== WHAT IS REQUIRED ==
Print the whole listing exactly.
====== SUPPLIED MATERIAL ======
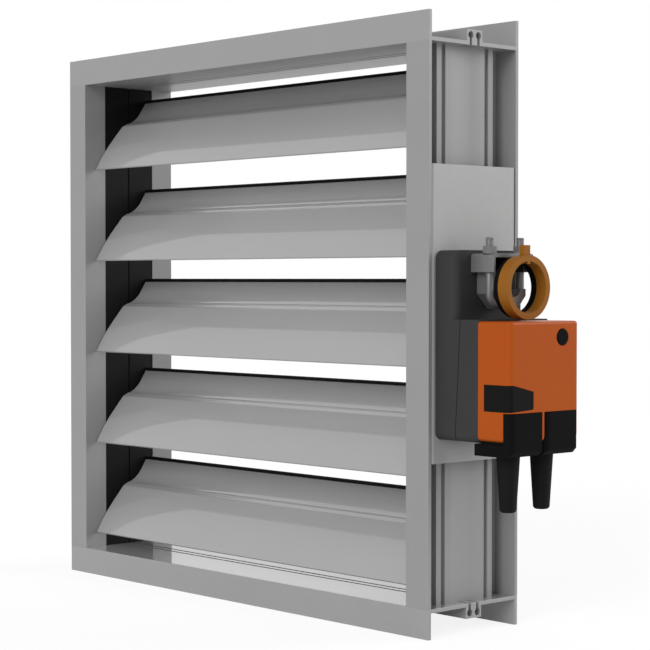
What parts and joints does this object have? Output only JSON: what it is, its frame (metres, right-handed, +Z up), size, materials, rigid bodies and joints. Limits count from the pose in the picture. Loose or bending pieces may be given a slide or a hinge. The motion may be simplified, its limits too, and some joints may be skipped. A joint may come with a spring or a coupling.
{
  "type": "motorized damper",
  "caption": "Square louvre air damper with parallel tilting blades in a flanged duct frame, driven by a side mounted electric actuator with a shaft clamp.",
  "frame": {"origin": "middle of the bottom edge of the front flange face", "axes": "X across the duct towards the actuator, Y with the air from the front flange to the back one, Z up"},
  "size_m": [0.4592, 0.084, 0.4],
  "materials": {
    "frame_aluminium": "mill-finish extruded aluminium",
    "blade_aluminium": "smooth extruded aluminium",
    "zinc_steel": "zinc plated steel",
    "bracket_steel": "galvanised sheet, matt",
    "black_plastic": "matt moulded plastic",
    "housing_plastic": "fine textured moulded plastic",
    "orange_plastic": "satin moulded plastic",
    "ring_plastic": "satin moulded plastic",
    "window_plastic": "smooth dark panel",
    "seal_rubber": "extruded seal strip",
    "bush_plastic": "moulded bearing",
    "gear_plastic": "moulded gear",
    "board_green": "laminate board",
    "brass_insert": "turned brass"
  },
  "bodies": {
    "frame": {"top_rail": "frame_aluminium", "bottom_rail": "frame_aluminium", "left_post": "frame_aluminium", "right_post": "frame_aluminium", "frame_screws": "zinc_steel", "left_bearing_strip": "black_plastic", "right_bearing_strip": "black_plastic", "axle_bushes": "bush_plastic", "shaft_bush": "bush_plastic", "mounting_bracket": "bracket_steel", "bracket_screws": "zinc_steel", "actuator_screws": "zinc_steel", "actuator_base": "housing_plastic", "actuator_shell": "housing_plastic", "actuator_cover": "orange_plastic", "window_panel": "window_plastic", "terminal_plug_1": "black_plastic", "terminal_plug_2": "black_plastic", "cable_boots": "seal_rubber", "circuit_board": "board_green", "gear_plate": "zinc_steel", "gear_spindles": "zinc_steel", "motor": "zinc_steel"},
    "drive": {"drive_shaft": "zinc_steel", "drive_crank": "zinc_steel", "output_hub": "housing_plastic", "output_gear": "gear_plastic", "clamp_body": "zinc_steel", "clamp_u_bolt": "zinc_steel", "clamp_nuts": "zinc_steel", "clamp_jaw": "zinc_steel", "ring_carrier": "black_plastic", "position_ring": "ring_plastic"},
    "push_rod": {"drive_rod": "zinc_steel"},
    "button": {"release_button": "black_plastic"},
    "first_gear": {"stage_gear_1": "gear_plastic"},
    "second_gear": {"stage_gear_2": "gear_plastic"},
    "motor_gear": {"motor_pinion": "brass_insert"},
    "blade_1": {"blade_1": "blade_aluminium", "blade_seal_1": "seal_rubber", "blade_axle_1": "zinc_steel", "blade_crank_1": "zinc_steel"},
    "blade_2": {"blade_2": "blade_aluminium", "blade_seal_2": "seal_rubber", "blade_axle_2": "zinc_steel", "blade_crank_2": "zinc_steel"},
    "blade_3": {"blade_3": "blade_aluminium", "blade_seal_3": "seal_rubber", "blade_axle_3": "zinc_steel", "blade_crank_3": "zinc_steel"},
    "blade_4": {"blade_4": "blade_aluminium", "blade_seal_4": "seal_rubber", "blade_axle_4": "zinc_steel", "blade_crank_4": "zinc_steel"},
    "blade_5": {"blade_5": "blade_aluminium", "blade_seal_5": "seal_rubber", "blade_axle_5": "zinc_steel", "blade_crank_5": "zinc_steel"}
  },
  "joints": [
    {"name": "drive_turn", "type": "hinge", "parent": "frame", "child": "drive", "pos_m": [0.1975, 0.0385, 0.2245], "axis": [1, 0, 0], "range_deg": [-48, 38]},
    {"name": "blade_1_turn", "type": "hinge", "parent": "frame", "child": "blade_1", "pos_m": [0, 0.0385, 0.0622], "axis": [1, 0, 0], "range_deg": [-48, 38]},
    {"name": "blade_2_turn", "type": "hinge", "parent": "frame", "child": "blade_2", "pos_m": [0, 0.0385, 0.13325], "axis": [1, 0, 0], "range_deg": [-48, 38]},
    {"name": "blade_3_turn", "type": "hinge", "parent": "frame", "child": "blade_3", "pos_m": [0, 0.0385, 0.2043], "axis": [1, 0, 0], "range_deg": [-48, 38]},
    {"name": "blade_4_turn", "type": "hinge", "parent": "frame", "child": "blade_4", "pos_m": [0, 0.0385, 0.27535], "axis": [1, 0, 0], "range_deg": [-48, 38]},
    {"name": "blade_5_turn", "type": "hinge", "parent": "frame", "child": "blade_5", "pos_m": [0, 0.0385, 0.3464], "axis": [1, 0, 0], "range_deg": [-48, 38]},
    {"name": "rod_swing", "type": "hinge", "parent": "drive", "child": "push_rod", "pos_m": [0.182, 0.05444, 0.22589], "axis": [1, 0, 0], "range_deg": [-38, 48]},
    {"name": "first_gear_spin", "type": "hinge", "parent": "frame", "child": "first_gear", "pos_m": [0.2025, 0.0385, 0.1985], "axis": [1, 0, 0], "range_deg": [-127.17, 160.5]},
    {"name": "second_gear_spin", "type": "hinge", "parent": "frame", "child": "second_gear", "pos_m": [0.2025, 0.03051, 0.18282], "axis": [1, 0, 0], "range_deg": [-427.17, 338.28]},
    {"name": "motor_spin", "type": "hinge", "parent": "frame", "child": "motor_gear", "pos_m": [0.2025, 0.03931, 0.16758], "axis": [1, 0, 0], "range_deg": [-901.24, 1138.28]},
    {"name": "button_press", "type": "slide", "parent": "frame", "child": "button", "axis": [-1, 0, 0], "range_m": [0, 0.0025], "stiffness_N_per_m": 300, "springref_m": -0.001}
  ],
  "couplings": [
    {"joint": "blade_1_turn", "follows": "drive_turn", "ratio": 1},
    {"joint": "blade_2_turn", "follows": "drive_turn", "ratio": 1},
    {"joint": "blade_3_turn", "follows": "drive_turn", "ratio": 1},
    {"joint": "blade_4_turn", "follows": "drive_turn", "ratio": 1},
    {"joint": "blade_5_turn", "follows": "drive_turn", "ratio": 1},
    {"joint": "rod_swing", "follows": "drive_turn", "ratio": -1},
    {"joint": "first_gear_spin", "follows": "drive_turn", "ratio": -3.3333},
    {"joint": "second_gear_spin", "follows": "drive_turn", "ratio": 8.8889},
    {"joint": "motor_spin", "follows": "drive_turn", "ratio": -23.704}
  ]
}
======
== OUTPUT OF THE TASK ==
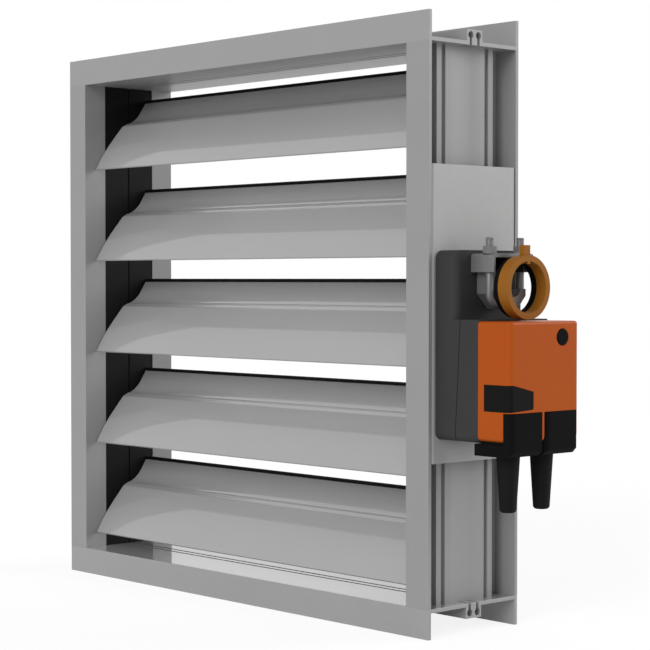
What parts and joints does this object have? Output only JSON: what it is, its frame (metres, right-handed, +Z up), size, materials, rigid bodies and joints. Limits count from the pose in the picture. Loose or bending pieces may be given a slide or a hinge. The motion may be simplified, its limits too, and some joints may be skipped. A joint may come with a spring or a coupling.
{
  "type": "motorized damper",
  "caption": "Square louvre air damper with parallel tilting blades in a flanged duct frame, driven by a side mounted electric actuator with a shaft clamp.",
  "frame": {"origin": "middle of the bottom edge of the front flange face", "axes": "X across the duct towards the actuator, Y with the air from the front flange to the back one, Z up"},
  "size_m": [0.4592, 0.084, 0.4],
  "materials": {
    "frame_aluminium": "mill-finish extruded aluminium",
    "blade_aluminium": "smooth extruded aluminium",
    "zinc_steel": "zinc plated steel",
    "bracket_steel": "galvanised sheet, matt",
    "black_plastic": "matt moulded plastic",
    "housing_plastic": "fine textured moulded plastic",
    "orange_plastic": "satin moulded plastic",
    "ring_plastic": "satin moulded plastic",
    "window_plastic": "smooth dark panel",
    "seal_rubber": "extruded seal strip",
    "bush_plastic": "moulded bearing",
    "gear_plastic": "moulded gear",
    "board_green": "laminate board",
    "brass_insert": "turned brass"
  },
  "bodies": {
    "frame": {"top_rail": "frame_aluminium", "bottom_rail": "frame_aluminium", "left_post": "frame_aluminium", "right_post": "frame_aluminium", "frame_screws": "zinc_steel", "left_bearing_strip": "black_plastic", "right_bearing_strip": "black_plastic", "axle_bushes": "bush_plastic", "shaft_bush": "bush_plastic", "mounting_bracket": "bracket_steel", "bracket_screws": "zinc_steel", "actuator_screws": "zinc_steel", "actuator_base": "housing_plastic", "actuator_shell": "housing_plastic", "actuator_cover": "orange_plastic", "window_panel": "window_plastic", "terminal_plug_1": "black_plastic", "terminal_plug_2": "black_plastic", "cable_boots": "seal_rubber", "circuit_board": "board_green", "gear_plate": "zinc_steel", "gear_spindles": "zinc_steel", "motor": "zinc_steel"},
    "drive": {"drive_shaft": "zinc_steel", "drive_crank": "zinc_steel", "output_hub": "housing_plastic", "output_gear": "gear_plastic", "clamp_body": "zinc_steel", "clamp_u_bolt": "zinc_steel", "clamp_nuts": "zinc_steel", "clamp_jaw": "zinc_steel", "ring_carrier": "black_plastic", "position_ring": "ring_plastic"},
    "push_rod": {"drive_rod": "zinc_steel"},
    "button": {"release_button": "black_plastic"},
    "first_gear": {"stage_gear_1": "gear_plastic"},
    "second_gear": {"stage_gear_2": "gear_plastic"},
    "motor_gear": {"motor_pinion": "brass_insert"},
    "blade_1": {"blade_1": "blade_aluminium", "blade_seal_1": "seal_rubber", "blade_axle_1": "zinc_steel", "blade_crank_1": "zinc_steel"},
    "blade_2": {"blade_2": "blade_aluminium", "blade_seal_2": "seal_rubber", "blade_axle_2": "zinc_steel", "blade_crank_2": "zinc_steel"},
    "blade_3": {"blade_3": "blade_aluminium", "blade_seal_3": "seal_rubber", "blade_axle_3": "zinc_steel", "blade_crank_3": "zinc_steel"},
    "blade_4": {"blade_4": "blade_aluminium", "blade_seal_4": "seal_rubber", "blade_axle_4": "zinc_steel", "blade_crank_4": "zinc_steel"},
    "blade_5": {"blade_5": "blade_aluminium", "blade_seal_5": "seal_rubber", "blade_axle_5": "zinc_steel", "blade_crank_5": "zinc_steel"}
  },
  "joints": [
    {"name": "drive_turn", "type": "hinge", "parent": "frame", "child": "drive", "pos_m": [0.1975, 0.0385, 0.2245], "axis": [1, 0, 0], "range_deg": [-48, 38]},
    {"name": "blade_1_turn", "type": "hinge", "parent": "frame", "child": "blade_1", "pos_m": [0, 0.0385, 0.0622], "axis": [1, 0, 0], "range_deg": [-48, 38]},
    {"name": "blade_2_turn", "type": "hinge", "parent": "frame", "child": "blade_2", "pos_m": [0, 0.0385, 0.13325], "axis": [1, 0, 0], "range_deg": [-48, 38]},
    {"name": "blade_3_turn", "type": "hinge", "parent": "frame", "child": "blade_3", "pos_m": [0, 0.0385, 0.2043], "axis": [1, 0, 0], "range_deg": [-48, 38]},
    {"name": "blade_4_turn", "type": "hinge", "parent": "frame", "child": "blade_4", "pos_m": [0, 0.0385, 0.27535], "axis": [1, 0, 0], "range_deg": [-48, 38]},
    {"name": "blade_5_turn", "type": "hinge", "parent": "frame", "child": "blade_5", "pos_m": [0, 0.0385, 0.3464], "axis": [1, 0, 0], "range_deg": [-48, 38]},
    {"name": "rod_swing", "type": "hinge", "parent": "drive", "child": "push_rod", "pos_m": [0.182, 0.05444, 0.22589], "axis": [1, 0, 0], "range_deg": [-38, 48]},
    {"name": "first_gear_spin", "type": "hinge", "parent": "frame", "child": "first_gear", "pos_m": [0.2025, 0.0385, 0.1985], "axis": [1, 0, 0], "range_deg": [-127.17, 160.5]},
    {"name": "second_gear_spin", "type": "hinge", "parent": "frame", "child": "second_gear", "pos_m": [0.2025, 0.03051, 0.18282], "axis": [1, 0, 0], "range_deg": [-427.17, 338.28]},
    {"name": "motor_spin", "type": "hinge", "parent": "frame", "child": "motor_gear", "pos_m": [0.2025, 0.03931, 0.16758], "axis": [1, 0, 0], "range_deg": [-901.24, 1138.28]},
    {"name": "button_press", "type": "slide", "parent": "frame", "child": "button", "axis": [-1, 0, 0], "range_m": [0, 0.0025], "stiffness_N_per_m": 300, "springref_m": -0.001}
  ],
  "couplings": [
    {"joint": "blade_1_turn", "follows": "drive_turn", "ratio": 1},
    {"joint": "blade_2_turn", "follows": "drive_turn", "ratio": 1},
    {"joint": "blade_3_turn", "follows": "drive_turn", "ratio": 1},
    {"joint": "blade_4_turn", "follows": "drive_turn", "ratio": 1},
    {"joint": "blade_5_turn", "follows": "drive_turn", "ratio": 1},
    {"joint": "rod_swing", "follows": "drive_turn", "ratio": -1},
    {"joint": "first_gear_spin", "follows": "drive_turn", "ratio": -3.3333},
    {"joint": "second_gear_spin", "follows": "drive_turn", "ratio": 8.8889},
    {"joint": "motor_spin", "follows": "drive_turn", "ratio": -23.704}
  ]
}